Fig 3. Multiplexing two input densities results in an averaged density.
Fig 4. An XNOR gate functions as a density multiplier for bipolar references.
Fig 5. An AND gate functions as a density multiplier for a single reference.
“Density” represents an analog or digital value as the percentage of time during which a digital stream is high (see “Signal Processing In The Density Domain (Part 1)” at www.electronicdesign.com). A modulator converts an analog or digital signal into the density stream, while a filter converts a density stream into an analog or digital value.
Modulators are good for more than moving from one domain to another, though. They also offer a simple and cost-effective way to process signals. Signal processing requires a means of mixing signals, which is usually accomplished through addition or multiplication. Each particular domain places unique requirements on hardware complexity and accuracy.
The Analog Domain
For analog signal processing, the easiest route is addition. It basically involves an op-amp adder circuit (Fig. 1). With this type of adder, noise will determine the resolution. However, accuracy is determined by the tolerance of the selected resisters and op-amp parameters (gain bandwidth, offset voltage, etc.). Op-amp performance and resistor tolerance are functions of cost.
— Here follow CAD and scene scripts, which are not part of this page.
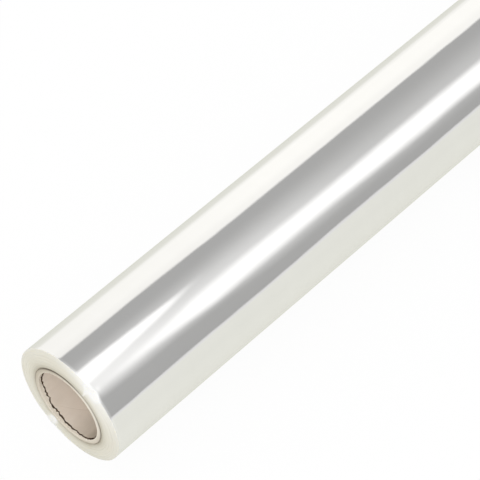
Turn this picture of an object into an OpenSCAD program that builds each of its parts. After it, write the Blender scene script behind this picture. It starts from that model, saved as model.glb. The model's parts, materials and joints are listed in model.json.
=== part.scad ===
// Roll of cling film: clear film wound on a cardboard tube.
// The roll lies along X, on the narrow flat that its own weight presses into the film.
// The origin is on the surface that it lies on, under the middle of the roll. +Z is up.

/* [Film] */
// Width of the film, which is the length of the roll
film_w = 450; // [250:10:600]
// Thickness of the wound film, from the tube out to the last turn
wound_t = 10.5; // [6:0.5:40]
// Radial width of the slope in each end face, where the edges of the outer turns lie back
slope_w = 7; // [2:0.25:9]
// How far the outer end of that slope lies back from the flat round the tube
slope_back = 1.45; // [0.4:0.05:3]
// Radial width of the rounded edge between the slope and the outside
edge_w = 0.5; // [0.2:0.1:1]
// Length of the rounded edge along the roll
edge_back = 0.35; // [0.15:0.05:1]
// Bevel of the innermost turns, on the film's side of the fine dark line round the tube
film_bevel = 0.3; // [0.1:0.05:0.6]
// Height of the step where the last turn ends
tail_step = 0.16; // [0.06:0.02:0.4]
// Distance between the turns that show as a spiral groove in the flat of each end face
turn_pitch = 0.9; // [0.6:0.1:2]
// Depth of that groove
groove_depth = 0.1; // [0.04:0.02:0.2]

/* [Cardboard tube] */
// Bore of the tube, which a spindle or an end plug fits
bore_d = 38; // [25:0.5:77]
// Wall of the tube
tube_wall = 3; // [2:0.25:6]
// Bevel of the tube's outer edges, on the tube's side of the fine dark line
tube_bevel = 0.45; // [0.1:0.05:0.8]
// Thickness of the tube's innermost ply
ply_t = 0.45; // [0.2:0.05:0.8]
// How far that ply is torn back at the near end
ply_back = 2; // [0.3:0.1:4]
// Bevel of the bore at the far end
bore_bevel = 0.3; // [0.1:0.1:0.6]

/* [Resting] */
// Width of the flat that the roll lies on
flat_w = 8; // [5:0.5:10]

/* [Hidden] */
$fn = 120;

half_w = film_w / 2;
bore_r = bore_d / 2;
tube_r = bore_r + tube_wall;
film_r = tube_r + wound_t;

// Height of the roll's axis over the surface, with the flat pressed in
axis_z = sqrt(film_r * film_r - flat_w * flat_w / 4);

// The slope is as wide as it can be between the innermost turns and the rounded edge
slope_run = min(slope_w, wound_t - edge_w - film_bevel);

// Full turns of the groove that fit between the innermost turns and the slope
groove_turns = floor((wound_t - edge_w - slope_run - film_bevel) / turn_pitch) - 1;
groove_half_w = turn_pitch / 4;

// Straight steps that the section of the slope and of the rounded edge are made of
SLOPE_STEPS = 8;
EDGE_STEPS = 3;
// How the slope steepens towards the outside, as a power of the distance from its inner end
SLOPE_POWER = 1.6;
// Overshoot of the cutting shapes
CUT = 1;

// Lays a shape that was made along Z down along X, at the height of the roll's axis.
// Its +X side then faces down and its +Y side stays where it is.
module lay_down() {
    translate([0, 0, axis_z]) rotate([0, 90, 0]) children();
}

// Half a turn of a profile, on the lower half of the roll
module lower_half_turn() {
    rotate(-90) rotate_extrude(angle = 180) children();
}

// Half a turn of a profile, on the upper half. Its centre is moved towards the back (+Y) by shift,
// so that a profile which is larger by shift meets the lower half at the front,
// and lands two shifts further out at the back. Half turns in this way make a spiral.
module upper_half_turn(shift) {
    translate([0, shift, 0]) rotate(90) rotate_extrude(angle = 180) children();
}

// One end of the film's section out to the radius r, as points of radius and depth:
// the slope, which steepens outwards, and then the rounded edge, a quarter of an ellipse
function end_outline(r) = concat(
    [
        for (i = [0 : SLOPE_STEPS])
            let (t = i / SLOPE_STEPS)
            [r - edge_w - slope_run * (1 - t), slope_back * pow(t, SLOPE_POWER)]
    ],
    [
        for (i = [1 : EDGE_STEPS])
            let (a = 90 * i / EDGE_STEPS)
            [r - edge_w + edge_w * sin(a), slope_back + edge_back * (1 - cos(a))]
    ]
);

// Section through the wound film, out to the radius r
module film_section(r) {
    outline = end_outline(r);
    near_side = [for (p = outline) [p[0], p[1] - half_w]];
    far_side = [for (i = [len(outline) - 1 : -1 : 0]) [outline[i][0], half_w - outline[i][1]]];
    polygon(concat([[0, half_w], [0, -half_w]], near_side, far_side));
}

// A narrow V at the radius r, pointing into the near and the far end face
module groove_section(r) {
    for (dir = [-1, 1])
        polygon([
            [r, dir * (half_w - groove_depth)],
            [r - groove_half_w, dir * half_w],
            [r - groove_half_w, dir * (half_w + CUT)],
            [r + groove_half_w, dir * (half_w + CUT)],
            [r + groove_half_w, dir * half_w]
        ]);
}

// The groove between the turns, wound outwards by half turns
module turn_groove() {
    for (i = [1 : 1 : groove_turns]) {
        r = tube_r + i * turn_pitch;
        lower_half_turn() groove_section(r);
        upper_half_turn(turn_pitch / 2) groove_section(r + turn_pitch / 2);
    }
}

// The seat of the tube in the film, which opens out in a bevel at both ends
module tube_seat() {
    mouth_r = tube_r + film_bevel;
    rotate_extrude()
        polygon([
            [0, -half_w - CUT],
            [mouth_r + CUT, -half_w - CUT],
            [tube_r, -half_w + film_bevel],
            [tube_r, half_w - film_bevel],
            [mouth_r + CUT, half_w + CUT],
            [0, half_w + CUT]
        ]);
}

// Film wound on the tube. The last turn ends in a low step along the back.
module film_roll() {
    color("whitesmoke") difference() {
        lay_down() {
            lower_half_turn() film_section(film_r);
            upper_half_turn(tail_step / 2) film_section(film_r + tail_step / 2);
        }
        lay_down() tube_seat();
        lay_down() turn_groove();
        translate([0, 0, -film_r]) cube([film_w + 2 * CUT, 2 * film_r, 2 * film_r], center = true);
    }
}

// Cardboard tube, cut flush with the film, with its inner ply torn back at the near end
module core_tube() {
    color("tan") lay_down() rotate_extrude()
        polygon([
            [bore_r + ply_t, -half_w],
            [tube_r - tube_bevel, -half_w],
            [tube_r, -half_w + tube_bevel],
            [tube_r, half_w - tube_bevel],
            [tube_r - tube_bevel, half_w],
            [bore_r + bore_bevel, half_w],
            [bore_r, half_w - bore_bevel],
            [bore_r, -half_w + ply_back],
            [bore_r + ply_t, -half_w + ply_back]
        ]);
}

core_tube();
film_roll();
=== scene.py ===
"""A roll of cling film: the looks of clear film wound on a cardboard tube.

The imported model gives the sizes. Two meshes replace its two solids: the wound film, with a
mirror-glossy outside and milky cut edges at the ends, and the cardboard tube with its torn inner ply.
"""

import json
import math
import random
from collections import namedtuple

import bpy
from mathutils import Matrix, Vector


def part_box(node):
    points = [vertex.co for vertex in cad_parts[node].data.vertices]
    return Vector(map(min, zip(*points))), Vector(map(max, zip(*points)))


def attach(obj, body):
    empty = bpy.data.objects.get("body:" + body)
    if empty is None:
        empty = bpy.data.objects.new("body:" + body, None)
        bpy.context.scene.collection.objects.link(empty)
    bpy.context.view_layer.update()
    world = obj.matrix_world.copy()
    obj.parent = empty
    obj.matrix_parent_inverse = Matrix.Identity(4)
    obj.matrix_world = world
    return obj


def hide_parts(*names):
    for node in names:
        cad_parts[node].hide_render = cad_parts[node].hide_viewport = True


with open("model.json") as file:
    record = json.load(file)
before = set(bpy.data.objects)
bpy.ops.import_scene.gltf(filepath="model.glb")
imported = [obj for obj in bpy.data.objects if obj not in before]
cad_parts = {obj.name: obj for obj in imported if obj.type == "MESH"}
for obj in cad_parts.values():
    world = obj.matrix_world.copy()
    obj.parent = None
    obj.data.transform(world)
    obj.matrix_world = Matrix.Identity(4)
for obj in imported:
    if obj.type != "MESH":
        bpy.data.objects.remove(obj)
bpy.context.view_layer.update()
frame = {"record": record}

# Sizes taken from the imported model, in metres
MM = 0.001
BORE = next(m for m in frame["record"]["mounts"] if m["name"] == "tube_bore")
BORE_R = BORE["dims"]["r_mm"] * MM
AXIS_Z = BORE["pos_m"][2]
FILM_LOW, FILM_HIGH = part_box("film_roll")
HALF = FILM_HIGH.x
FILM_R = -FILM_LOW.y
TAIL_STEP = FILM_HIGH.y - FILM_R
TUBE_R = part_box("core_tube")[1].y

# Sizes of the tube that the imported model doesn't tell, the same as in its source
PLY_T = 0.45 * MM
PLY_BACK = 2.0 * MM
TUBE_BEVEL = 0.45 * MM
BORE_BEVEL = 0.3 * MM

# Directions round the roll are angles from straight up, in degrees, growing towards the front (-Y)
FRONT = 90
BACK = -90


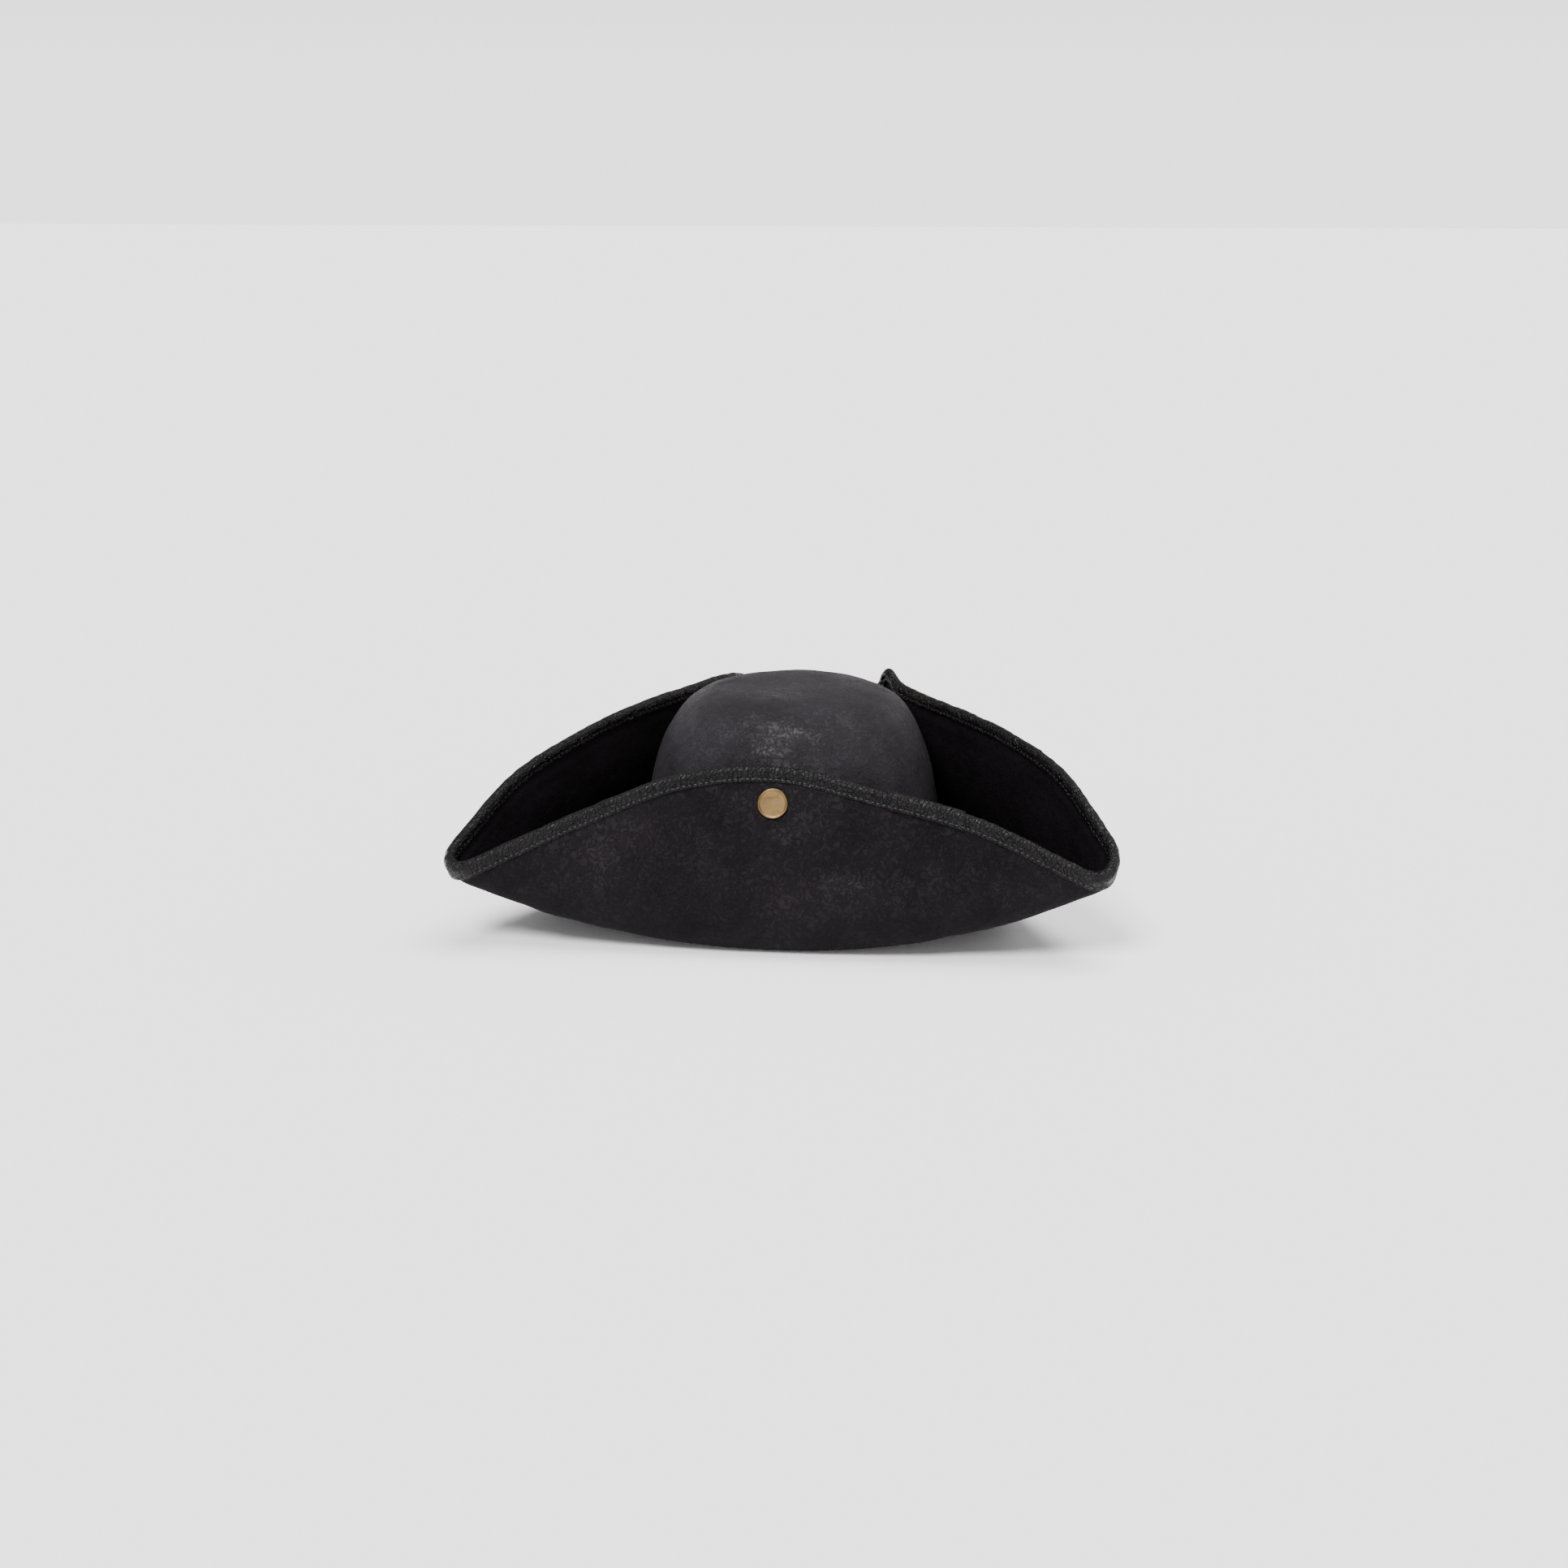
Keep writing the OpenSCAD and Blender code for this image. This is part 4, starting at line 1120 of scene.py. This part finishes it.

Analog multipliers generally exploit the exponential relationship of the voltage across a diode and the current flowing through it. Here, the popular Gilbert cell topology is favored (Fig. 1, again). Although this topology has good temperature-coefficient matching between transistor pairs, trimming must be used to remove offsets. Also, signals must be biased to achieve four-quadrant performance.
Signal processing in the analog domain requires analog components, making such designs susceptible to noise. Moreover, increased resolution comes at the cost of more expensive parts.
The Digital Domain
In the digital domain, signal-processing addition is built around the single-bit full adder (Fig. 2). For each stage, there are two values to add plus the carry from the previous adder. The outputs equal the sum of the inputs and a carry to pass to the next cell.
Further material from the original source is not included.